The Classic versions look like exact carbon copies of the real deal, while the Modern versions are upgraded very nicely.
Sound & Music: 8.0
The Classic versions sound exactly as they should, with only noise and no background music, while each of the Modern versions has their own soundtrack, in addition to unique music for the menu screens. It’s too bad this version doesn’t have a Music Box like the other versions.
Although it doesn’t take much thinking to create a compilation of older games, this is done about as well as you could want. Particularly when you factor in the Modern versions which Nintendo really took some thought in upgrading very nicely and not only graphically but by even adding extra functionality to make them truly unique.
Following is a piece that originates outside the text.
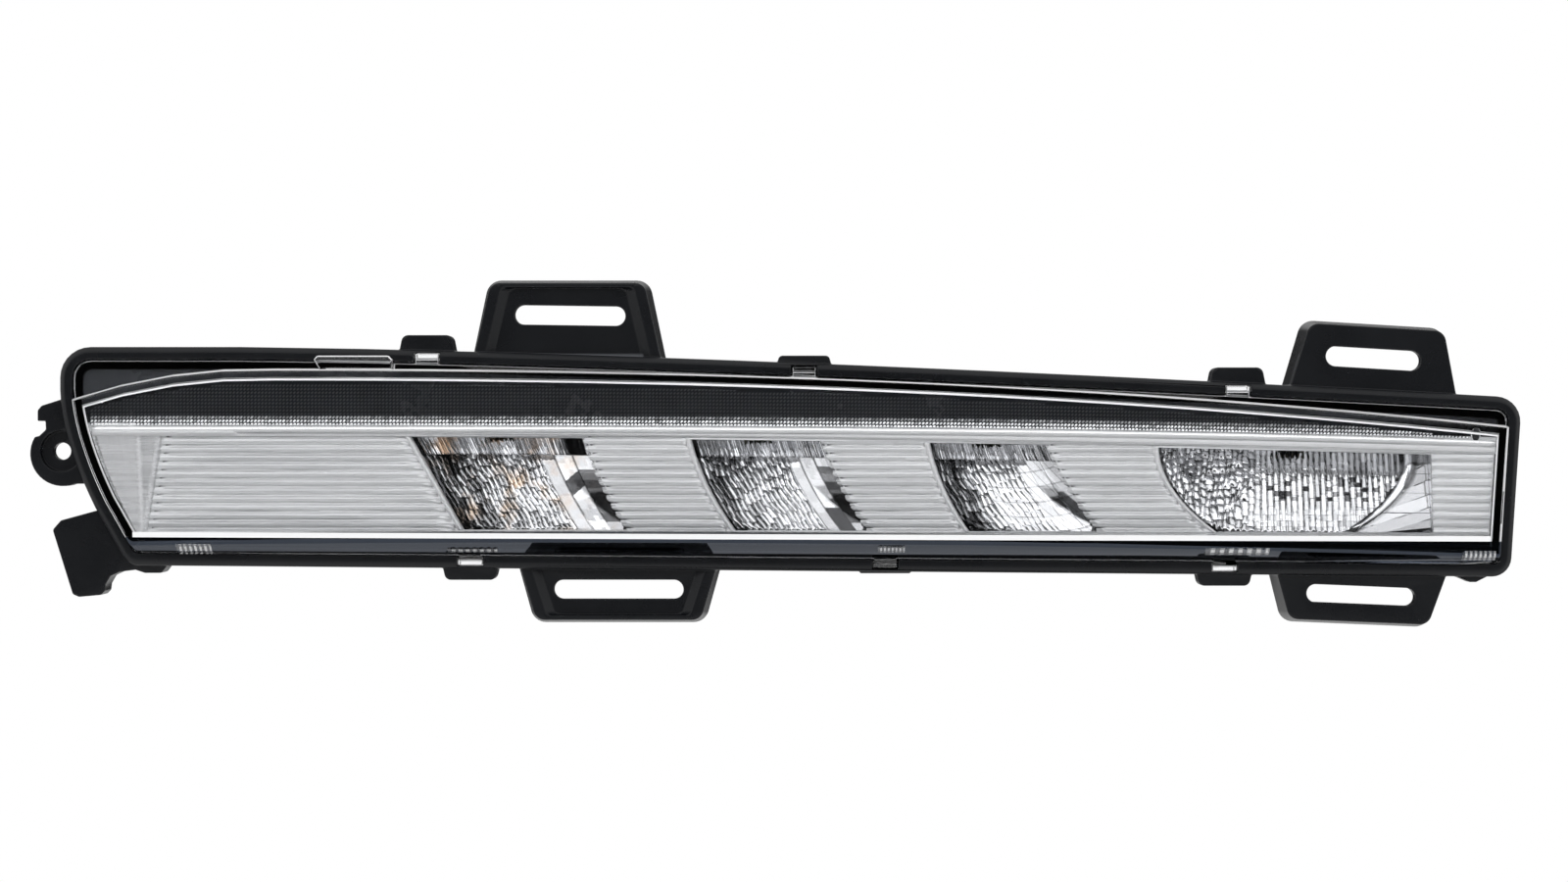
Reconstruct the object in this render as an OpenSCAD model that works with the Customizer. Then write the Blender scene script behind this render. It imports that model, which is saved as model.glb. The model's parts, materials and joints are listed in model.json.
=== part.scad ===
// Daytime running light: a long front lamp with four reflector pockets.
// The front faces -Y, +X runs along the lamp and +Z is up, in millimetres.
// The origin is the middle of the screw eye, on the seat of its screw head.

/* [Rim] */
// Place of the left end of the rim from the screw eye
rim_start = 0.2; // [-1:0.1:1]
// Length of the rim from end to end
rim_length = 371.4; // [366:0.2:376]
// Height of the top edge above the screw eye, at the left
rim_top = 26.5; // [26:0.1:28]
// Depth of the bottom edge below the screw eye, at the left
rim_bottom = 29; // [28:0.1:30]
// Fall of the top edge from left to right
top_fall = 12.9; // [12:0.1:13.5]
// Level length of the top edge before it starts to fall
top_level = 46; // [40:1:60]
// Fall of the bottom edge from left to right
bottom_fall = 2.9; // [2:0.1:4]
// How far the left end leans inwards at its foot
left_lean = 17.3; // [16:0.1:18]
// How far the left end runs straight down before it leans
left_straight = 11; // [9:0.5:13]
// How far the right end leans inwards at its foot
right_lean = 3; // [2:0.1:3.6]
// Width of the rim seen from the front
rim_w = 3.2; // [2.8:0.1:3.6]
// Rounding of the top left corner
corner_top_left = 7.8; // [6:0.1:9]
// Rounding of the top right corner
corner_top_right = 6.4; // [5:0.1:7.5]
// Rounding of the bottom right corner
corner_bottom_right = 5; // [4:0.1:6]
// Rounding of the bottom left corner
corner_bottom_left = 5; // [4:0.1:6]
// How far the rim stands in front of the screw seat
rim_proud = 6; // [5.6:0.1:7]
// How far the rim reaches behind the screw seat
rim_back = 4; // [3:0.1:5]
// Rounding of the front edge of the rim
rim_round = 1.2; // [0.8:0.1:1.4]

/* [Rear shell] */
// Thickness of the shell walls
shell_wall = 2.2; // [2:0.1:2.6]
// Depth of the shell behind the screw seat
shell_depth = 32; // [31:0.5:34]
// Length of the slope at the left end of the shell
left_slope = 52; // [48:1:56]
// Length of the slope at the right end of the shell
right_slope = 32; // [30:1:36]
// Depth of the shell at its two ends
end_depth = 12; // [10:0.5:14]
// Thickness of the ledge under the lens
deck_t = 2.5; // [2:0.1:3]
// How far the ledge lies in front of the screw seat
deck_proud = 2; // [1.6:0.1:2.4]
// Width of the ledge under the bezel skirt
ledge_w = 1.6; // [1.4:0.1:2]
// Thickness of the stiffening ribs on the back
rib_t = 1.6; // [1.2:0.1:2]
// Height of the stiffening ribs on the back
rib_h = 3; // [2:0.1:4]

/* [Screw eye] */
// Radius of the screw hole
eye_r = 2.2; // [2.1:0.05:2.6]
// Radius of the sunk seat of the screw head
eye_seat_r = 5.2; // [4.8:0.1:5.6]
// Depth of the sunk seat
eye_seat_depth = 2; // [1.5:0.1:2.5]
// Radius of the eye outside
eye_outer_r = 8.3; // [8:0.1:9]
// Thickness of the eye under the screw head
eye_t = 4; // [3.5:0.1:5]

/* [Slotted tabs] */
// Thickness of the plate around each slot
tab_plate = 4.5; // [4:0.1:5]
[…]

It’s a surprise that this wasn’t done sooner, and that Nintendo has kept this series confined to handheld, where it certainly fits perfectly, but it’d be interesting to see a Wii version or even to have the individual Classic and Modern versions released on the Virtual Console or WiiWare. There’s also a ton of Game & Watch games that have yet to receive the modern treatment, and that’s a shame.
Replay Value: 9.5
High scores, high scores, high scores! As long as the game grabs your attention, then it’ll definitely keep you playing and playing. You’ll never want to stop. Believe me. And you’ll definitely be compelled to try and hit those higher scores due to the fact that it’ll unlock stuff in the Gallery Corner as well as the Very Hard difficulty setting. A setting which is INSANE and only the best will be able to get high scores in that.